Maguire - What I really want from my centreback is that when we're 2-0 down, he's 70 yards out of position, bafflingly hogging the ball from all his team mates while spinning around three times in a circle and the punting it straight off the pitch. Seriously this guy is an absolute joke. How do none of our coaching staff tell him what an idiot he's being? How do his team mates not constantly want to punch him in the face?
Shaw - Gets booked in nearly every game due to being too lazy (or unfit) to run back...which then also, in every game, creates a problem late on when the opposition break and he can't risk tackling the guy running at him. Amazing that someone with this little game intelligence would probably struggle to make it into our starting 11 of most stupid footballers.
Fred - Only player we had today prior to it being 2-0 who was delivering anything above a solid 2/10.
McTominay - Looks like someone on the Watford team came up and reminded him he was Scottish just before the game kicked off.
Lingard - Next time you're through on goal, maybe try the more routine finishing technique of backflipping over the keeper's head with the ball wedged between your legs and then backheeling it into the goal mid air. Idiot.

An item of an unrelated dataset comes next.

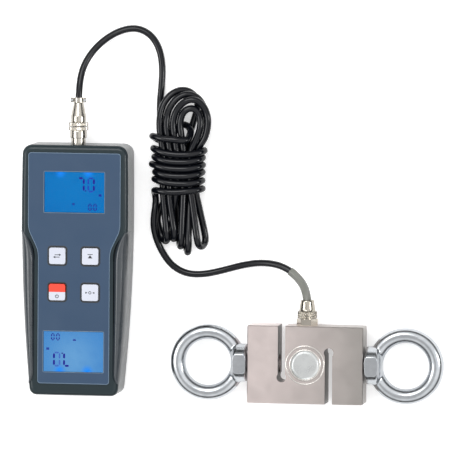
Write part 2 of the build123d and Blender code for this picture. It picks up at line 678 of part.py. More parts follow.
def plug_insulator():
    """Insulator of the plug, with a hole for each pin."""
    start = CASE_LENGTH + INSULATOR_FRONT + SEAT_GAP
    end = BACKSHELL_Y
    body = rod_y(PLUG_NECK_RADIUS - 0.8, start, end, 0, SPLIT_Z)
    for x, z in pin_places():
        body = body - rod_y(PIN_RADIUS + RUNNING_GAP, start - 1, start + PIN_LENGTH + 1, x, z)
    return body


def coupling_ring():
    """Knurled ring that screws the plug onto the socket."""
    bore = SOCKET_RADIUS + RUNNING_GAP
    neck = PLUG_NECK_RADIUS + RUNNING_GAP
    knurl_y = RING_END_Y - RING_KNURL_LENGTH
    profile = [
        (bore, RING_Y),
        (RING_SLEEVE_RADIUS, RING_Y),
        (RING_SLEEVE_RADIUS, knurl_y),
        (RING_KNURL_RADIUS, knurl_y),
        (RING_KNURL_RADIUS, RING_END_Y),
        (neck, RING_END_Y),
        (neck, RING_SHOULDER_Y),
        (bore, RING_SHOULDER_Y),
    ]
    ring = turned_y(profile, 0, SPLIT_Z)
    return ring - knurl_notches(RING_KNURL_RADIUS, knurl_y - 0.5, RING_END_Y + 0.5, 0, SPLIT_Z)


def backshell():
    """Plug body: collar, neck, knurled ring, taper and the lower half of the cable clamp."""
    collar_y = RING_SHOULDER_Y - SEAT_GAP - PLUG_COLLAR_THICK
    ring_end = BACKSHELL_Y + BACKSHELL_RING_LENGTH
    bore = PLUG_NECK_RADIUS - 0.8 + RUNNING_GAP
    profile = [
        (bore, collar_y),
        (SOCKET_RADIUS - SEAT_GAP, collar_y),
        (SOCKET_RADIUS - SEAT_GAP, RING_SHOULDER_Y - SEAT_GAP),
        (PLUG_NECK_RADIUS, RING_SHOULDER_Y - SEAT_GAP),
        (PLUG_NECK_RADIUS, BACKSHELL_Y),
        (RING_KNURL_RADIUS, BACKSHELL_Y),
        (RING_KNURL_RADIUS, ring_end),
        (BACKSHELL_RADIUS, ring_end),
        (BACKSHELL_RADIUS, TAPER_Y),
        (BACKSHELL_TIP_RADIUS, TIP_Y),
        (CABLE_BORE, TIP_Y),
        (CABLE_BORE, TAPER_Y),
        (bore, TAPER_Y - 1),
    ]
    body = turned_y(profile, 0, SPLIT_Z)
    body = body - knurl_notches(RING_KNURL_RADIUS, BACKSHELL_Y - 0.5, ring_end + 0.5, 0, SPLIT_Z)
    return body + saddle(-1)


def saddle(side):
    """Half of the cable clamp, below (-1) or above (1) the cable, with its two ears."""
    start, end = TIP_Y, CLAMP_END_Y
    if side > 0:
        start = start + SEAT_GAP
    half = SEAT_GAP / 2
    lows = sorted((side * half, side * (CLAMP_OUTER_RADIUS + 1)))
    ears = sorted((side * half, side * (half + CLAMP_EAR_THICK)))
    keep = box((-9, start, SPLIT_Z + lows[0]), (9, end, SPLIT_Z + lows[1]))
    tube = rod_y(CLAMP_OUTER_RADIUS, start, end, 0, SPLIT_Z) & keep
    plate = box((-CLAMP_EAR_HALF, start, SPLIT_Z + ears[0]), (CLAMP_EAR_HALF, end, SPLIT_Z + ears[1]))
    body = (tube + plate) - rod_y(CABLE_BORE, start - 1, end + 1, 0, SPLIT_Z)
    middle = (TIP_Y + CLAMP_END_Y) / 2
    for x in (-CLAMP_SCREW_X, CLAMP_SCREW_X):
        body = body - rod_z(CLAMP_SCREW_RADIUS + RUNNING_GAP, SPLIT_Z - 5, SPLIT_Z + 5, x, middle)
    return body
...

Rashford - Theo Walcott called. He wants his footballing ability back
James - Probably time to give him a break, except the alternative is, well, no one. Or Mata, which is like no one except without the partial credit you get for bravely struggling to defeat with only 10 players.
Martial - Is there a reason why he can't play like he did towards the end, you know, all the time? Or at least, slightly more of the time? Or at least, you know, look vaguely like he is trying to?
Pogba - Actually did very well, apart from the stupid dive.
Greenwood - Why bring him on to play on the wing? Yet again by the end I had no idea where any of our forwards were actually meant to be playing.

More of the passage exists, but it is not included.